Notwithstanding anything in this Agreement
to the contrary, if at any Earn-Out
Achievement Date the Articles of
Incorporation of Navidec have not been amended
to accommodate the delivery of the BPZ
Earn-Out Shares, the BPZ Earn-Out Shares
shall be deemed issued and shall be
delivered as soon as necessary corporate
action has been taken to amend such
Articles of Incorporation to increase the
authorized capital as required by Section
8.5 of this Agreement.
(b) Notwithstanding anything in this Agreement to the contrary,
promptly following the date (which date
shall be no later than 36 months from
the first Earn Out Achievement Date as set
forth in (a) above) that the
Surviving Corporation (or any successor
thereto) is entitled to receive as its
proportionate share from gross production
from any oil and gas wells owned or
operated by BPZ not less than 2,000 barrels
of oil per day or the energy
equivalent thereof should said production
be a mixture of both oil and natural
gas ("BOEPD") (the "Second Earn-Out
Achievement Date"), the BPZ Shareholders
shall be entitled to and shall receive
9,000,000 additional shares of validly
issued, fully paid and non-assessable
Navidec Common Stock (the "Second BPZ
Earn-Out Shares," and collectively or
independently with the First BPZ Earn-Out
Shares, the "BPZ Earn-Out Shares").
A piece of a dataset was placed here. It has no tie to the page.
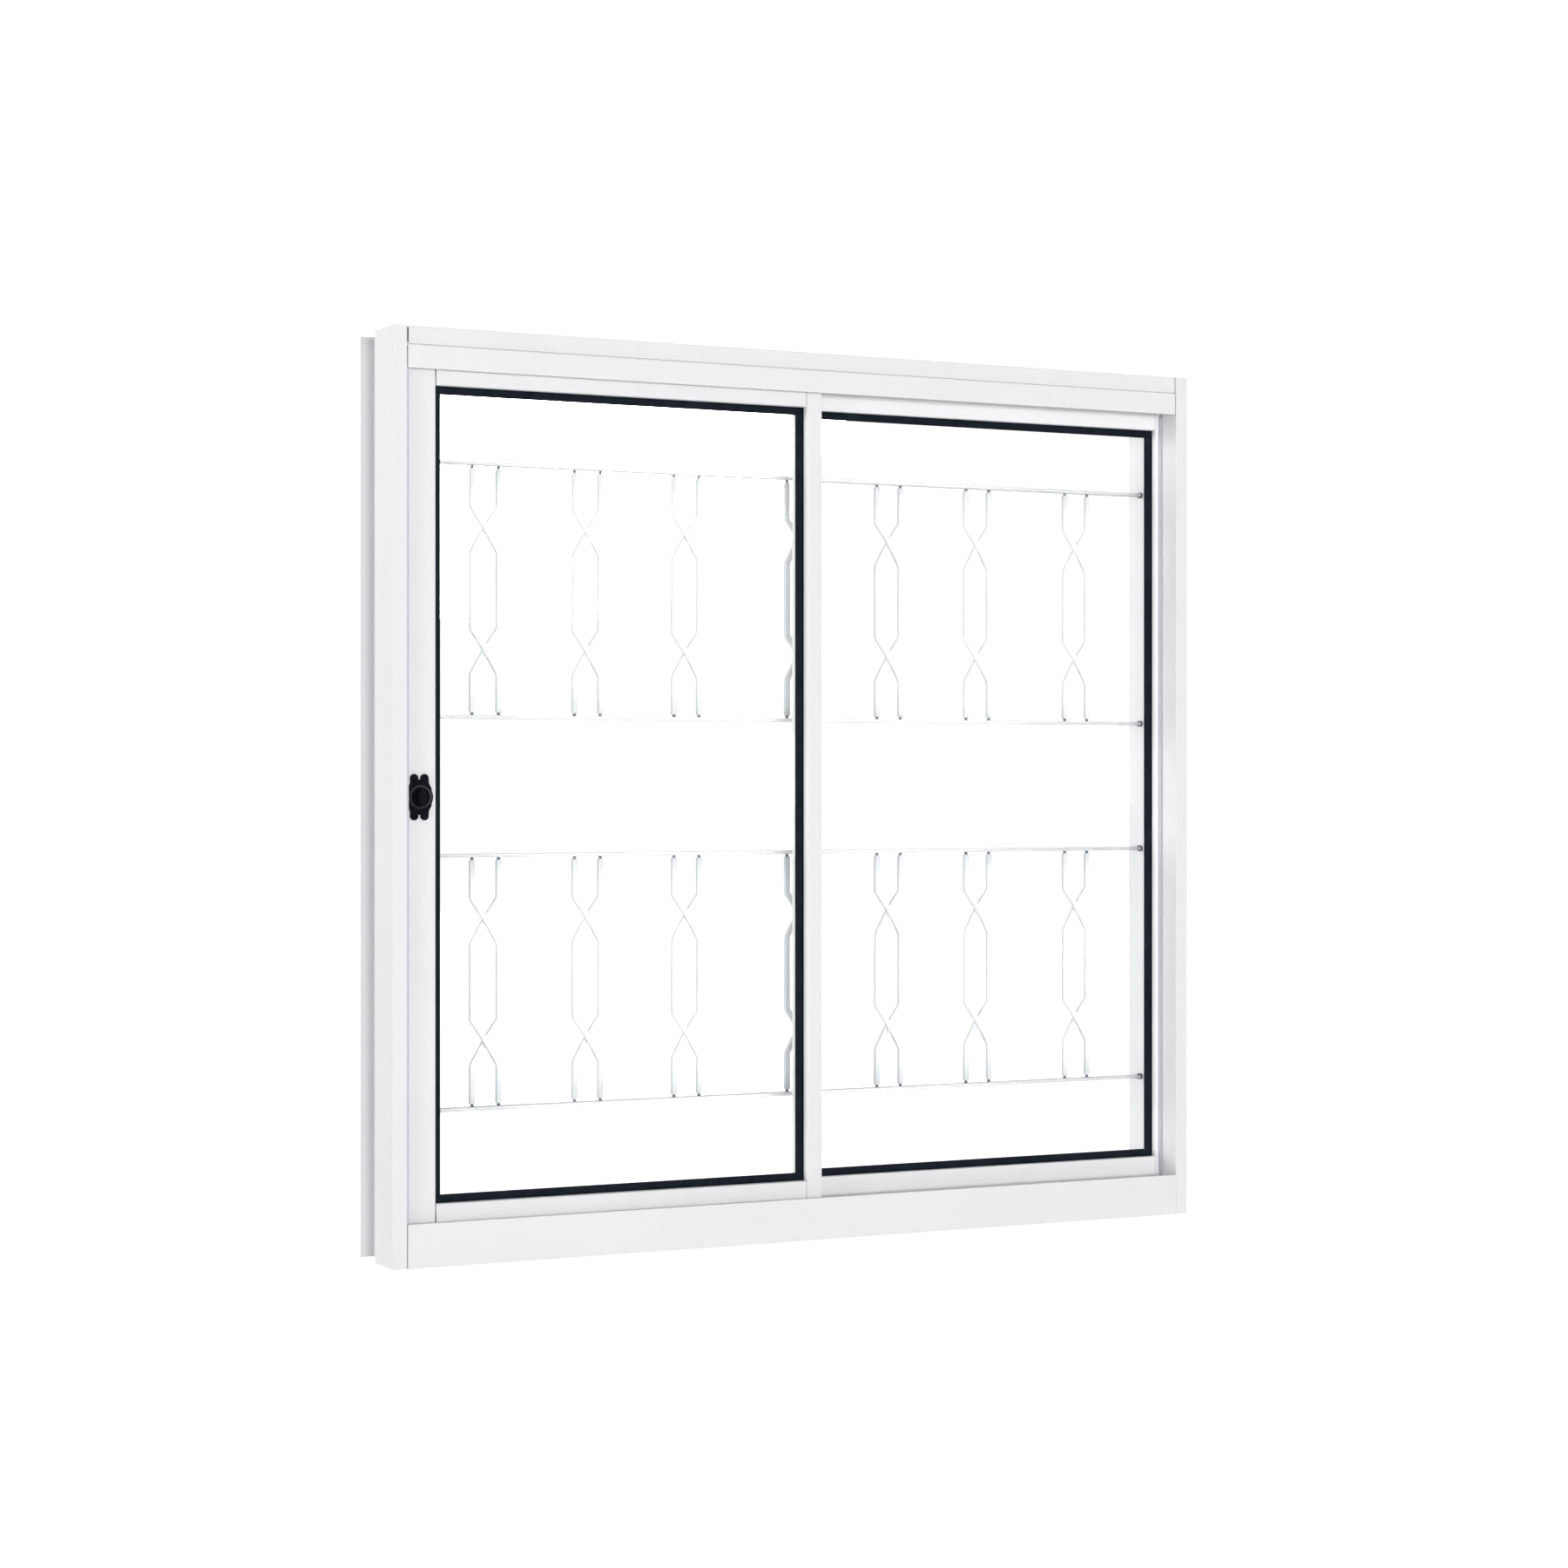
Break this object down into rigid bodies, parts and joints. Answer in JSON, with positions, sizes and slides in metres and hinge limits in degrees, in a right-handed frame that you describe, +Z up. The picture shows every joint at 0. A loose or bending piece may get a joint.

In
addition to the Second BPZ Earn-Out
Shares, the BPZ Shareholders shall be
entitled to receive with respect to the
Second BPZ Earn-Out Shares, the amount of
any dividends or other distributions
(net of any applicable tax withholdings)
having a record date after the Second
Earn-Out Achievement Date, payable in
respect of such shares of Navidec Common
Stock.
2.6 Federal
Income Tax Treatment. It is the intent of the Parties that the
Merger contemplated hereby be treated for
federal income tax purposes as a
tax-free merger pursuant to Section
368(a)(2)(E) of the Internal Revenue Code of
1986, as amended (the "IRC"). The Parties
shall report the transactions under
this Agreement consistent with such
treatment, shall keep such records and file
such information with respect thereto as is
required by Treasury Regulation
1.368-3 and shall take no position that is
contrary thereto except pursuant to
an administrative finding upon the appeal
of a 30-day letter or unless required
to do so pursuant to a determination as
defined in IRC Section 1313(a).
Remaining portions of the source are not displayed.